- **Instructions to follow**: Begin at the first line below and copy each line exactly, ending with the line where "from math import cos, radians, sin" appears.

- **Data provided**:
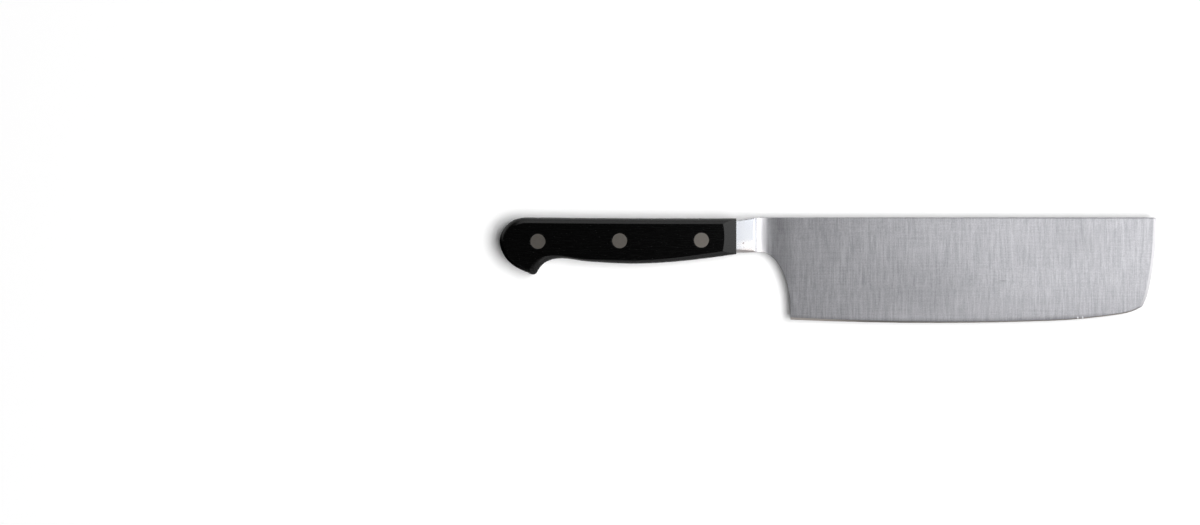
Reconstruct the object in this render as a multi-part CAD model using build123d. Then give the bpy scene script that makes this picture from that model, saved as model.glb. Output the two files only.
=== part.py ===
"""Nakiri kitchen knife: one forged blade with its tang, two handle scales, three two-part rivets.

Lengths are in millimetres and angles in degrees. While the pieces are made, X = 0 is the
joint of bolster and handle, with +X towards the tip. Y = 0 is the line of the spine, with
+Y out of the spine. Z = 0 is the middle of the blade's thickness. At the end the whole knife
is set down on the flat side of its lower scale, with the origin under the middle of its box.
"""

from build123d import *
import os
from math import cos, radians, sin

# Blade
blade_length = 165.0
heel_depth = 46.1
belly_drop = 1.45
nose_setback = 6.3
nose_curve_setback = 3.4
spine_thickness_heel = 2.4
spine_thickness_tip = 2.0
edge_thickness = 0.6
bevel_width = 0.95
edge_land = 0.06
nose_band = 1.2
nose_band_drop = 0.17
spine_corner_radius = 1.0
spine_ease = 0.25
heel_ease = 0.15

# Depth of the blade's front end, as shares of the heel's: at the nose, and where its curve starts
nose_depth_share = 0.873
nose_curve_depth_share = 0.710

# Cutting edge between heel and nose: along the blade's length, down the belly's drop
EDGE_LOW_SHARES = (0.360, 1.00)
EDGE_FLAT_END_SHARES = (0.710, 0.35)
# Where the front of the edge starts its quick rise: along the length, down from heel to nose
EDGE_RISE_SHARES = (0.906, 0.44)

# Neck: bolster, its concave sweep into the blade, and the curve down to the heel
neck_length = 24.6
neck_depth = 15.65
bolster_length = 8.3
bolster_thickness = 12.4
bolster_taper = 2.2
bolster_top_drop = 1.5
bolster_bottom_drop = 0.3
bolster_top_run = 10.6
sweep_length = 6.1
sweep_lip_radius = 0.8
heel_curve_start = 11.0
heel_straight = 3.3
relief_height = 1.85
relief_end_height = 0.9
relief_depth = 2.2
relief_length = 8.3

# Handle
handle_length = 106.7
handle_depth = 25.5
handle_thickness = 17.0
tang_thickness = 3.0
side_wall = 3.1
front_facet_length = 5.4
front_facet_drop = 1.75
front_facet_crown_radius = 90.0
front_facet_centre_depth = 8.8

# Rivets
rivet_depth = 10.25
rivet_depth_step = 0.28
head_diameter = 7.1
head_thickness = 1.8
barrel_diameter = 4.8
post_diameter = 3.2
head_clearance = 0.04
barrel_clearance = 0.05
post_clearance = 0.04
barrel_end_gap = 0.8
barrel_roof = 0.9
post_lead = 0.4

# Distance of the front rivet from the joint and from one rivet to the next, along the handle
rivet_setback_share = 0.1476
rivet_pitch_share = 0.3449

# Reach of cutting bodies past what they cut
overrun = 3.0

tip_x = neck_length + blade_length
nose_depth = heel_depth * nose_depth_share
nose_curve_depth = heel_depth * nose_curve_depth_share
side_z = handle_thickness / 2
tang_z = tang_thickness / 2
RIVET_NAMES = ("front", "middle", "butt")

# Handle outline, seen from the side: (along from the front end to the butt, down from the spine).
# The outer line is the silhouette. The inner line is where the flat side ends and the
# rounded edge begins, so their distance is the width of the rounding at each point.
TOP_OUTER_SHARES = ((-0.030, 0.0157), (0.440, 0.014), (0.881, -0.0016))
TOP_INNER_SHARES = ((-0.030, 0.117), (0.440, 0.114), (0.893, 0.099))
BUTT_OUTER_SHARES = (
    (0.918, 0.0155),
    (0.9541, 0.080),
    (0.9808, 0.195),
    (0.9995, 0.415),
    (0.990, 0.590),
    (0.9647, 0.761),
    (0.9193, 0.903),
    (0.8791, 0.974),
)
BUTT_INNER_SHARES = (
    (0.917, 0.119),
    (0.9451, 0.161),
    (0.9683, 0.237),
    (0.9855, 0.417),
    (0.978, 0.567),
    (0.9557, 0.721),
    (0.9153, 0.852),
    (0.877, 0.930),
)
HOOK_OUTER_SHARES = ((0.8482, 0.998), (0.8419, 0.974))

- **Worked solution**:
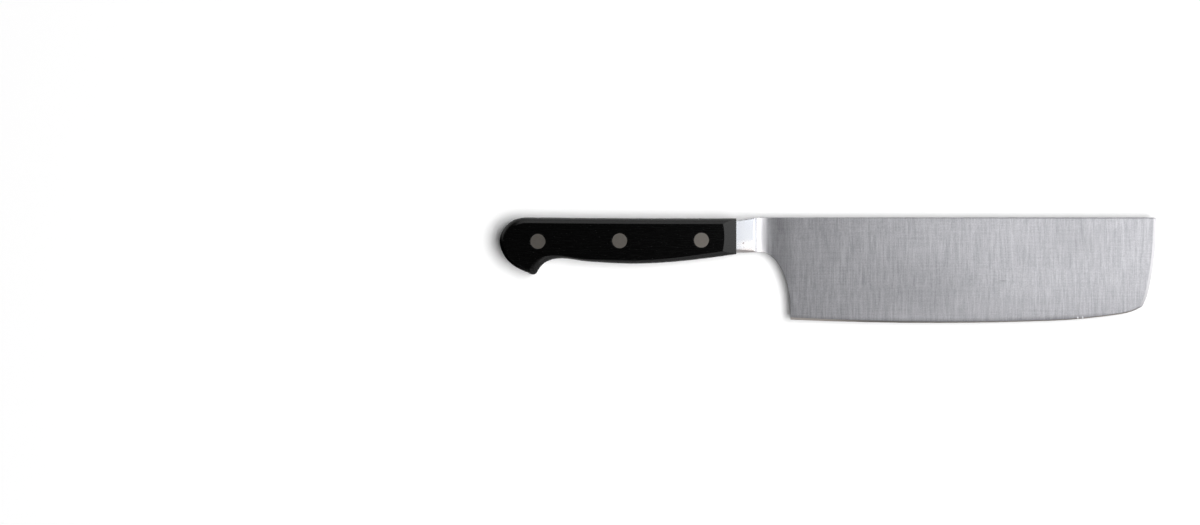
Reconstruct the object in this render as a multi-part CAD model using build123d. Then give the bpy scene script that makes this picture from that model, saved as model.glb. Output the two files only.
=== part.py ===
"""Nakiri kitchen knife: one forged blade with its tang, two handle scales, three two-part rivets.

Lengths are in millimetres and angles in degrees. While the pieces are made, X = 0 is the
joint of bolster and handle, with +X towards the tip. Y = 0 is the line of the spine, with
+Y out of the spine. Z = 0 is the middle of the blade's thickness. At the end the whole knife
is set down on the flat side of its lower scale, with the origin under the middle of its box.
"""

from build123d import *
import os
from math import cos, radians, sin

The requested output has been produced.